### BRIEF
Read through the data and count the lines that contain the string "bodies"; give only the result.
==================================================
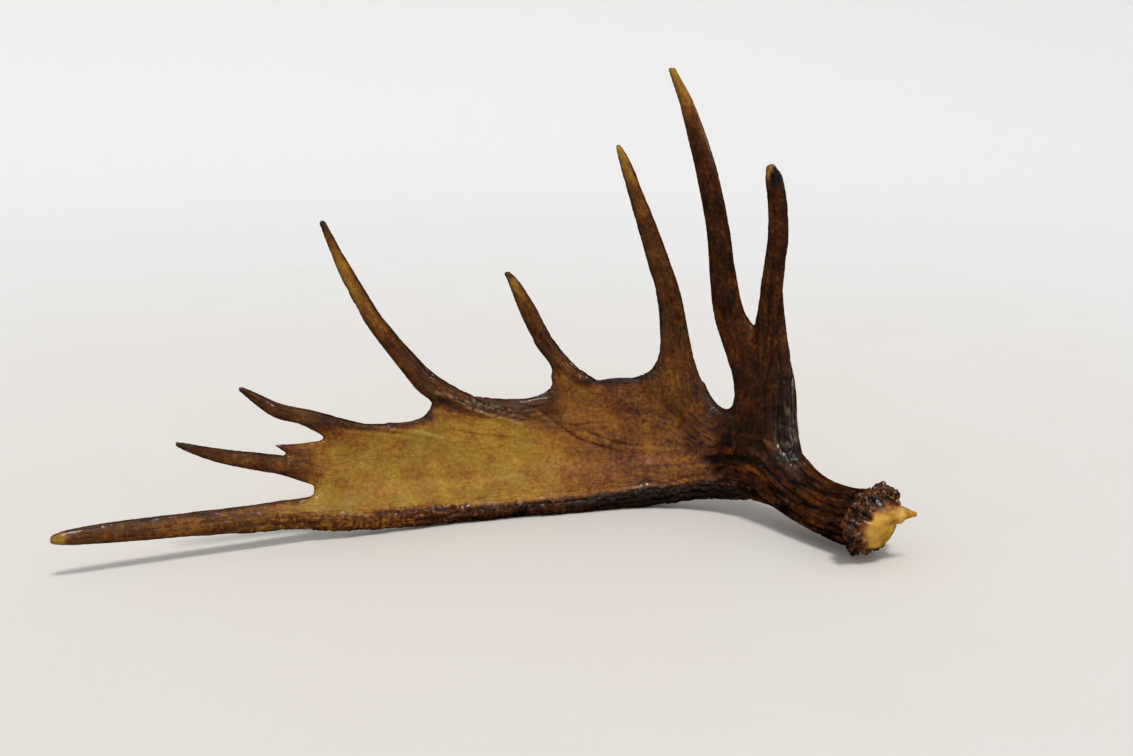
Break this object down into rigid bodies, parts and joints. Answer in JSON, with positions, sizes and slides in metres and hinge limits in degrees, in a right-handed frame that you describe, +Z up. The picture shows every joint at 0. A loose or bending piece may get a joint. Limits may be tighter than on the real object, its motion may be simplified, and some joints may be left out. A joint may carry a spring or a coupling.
{
  "type": "moose antler",
  "caption": "Shed moose antler with a clear varnish: a ridged beam with its burr and bone seal, a forked brow branch, and a long hollow palm edged with tines.",
  "frame": {"origin": "under the middle of the antler's bounding box, on the surface that it stands on", "axes": "+X along the palm towards the burr, +Y away from the hollow side of the palm, +Z up as it rests"},
  "size_m": [0.887, 0.2702, 0.5007],
  "materials": {
    "palm_bone": "ochre to olive-brown antler bone, finely streaked along its growth, under clear glossy varnish",
    "dark_bone": "dark red-brown antler bone with lengthwise ridges and grooves, under clear glossy varnish",
    "tine_bone": "brown antler bone fading to pale yellow at the rubbed tips, under clear glossy varnish",
    "seal_bone": "smooth yellow-ochre bone of the pedicle seal, under clear glossy varnish"
  },
  "bodies": {
    "root": {"beam": "dark_bone", "brow_palm": "dark_bone", "brow_tine_long": "tine_bone", "brow_tine_short": "dark_bone", "main_palm": "palm_bone", "palm_tine_1": "tine_bone", "palm_tine_2": "tine_bone", "palm_tine_3": "tine_bone", "palm_tine_4": "tine_bone", "palm_tine_5": "tine_bone", "terminal_tine": "tine_bone"}
  },
  "joints": []
}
==================================================
### RESULT OF THIS EXERCISE
2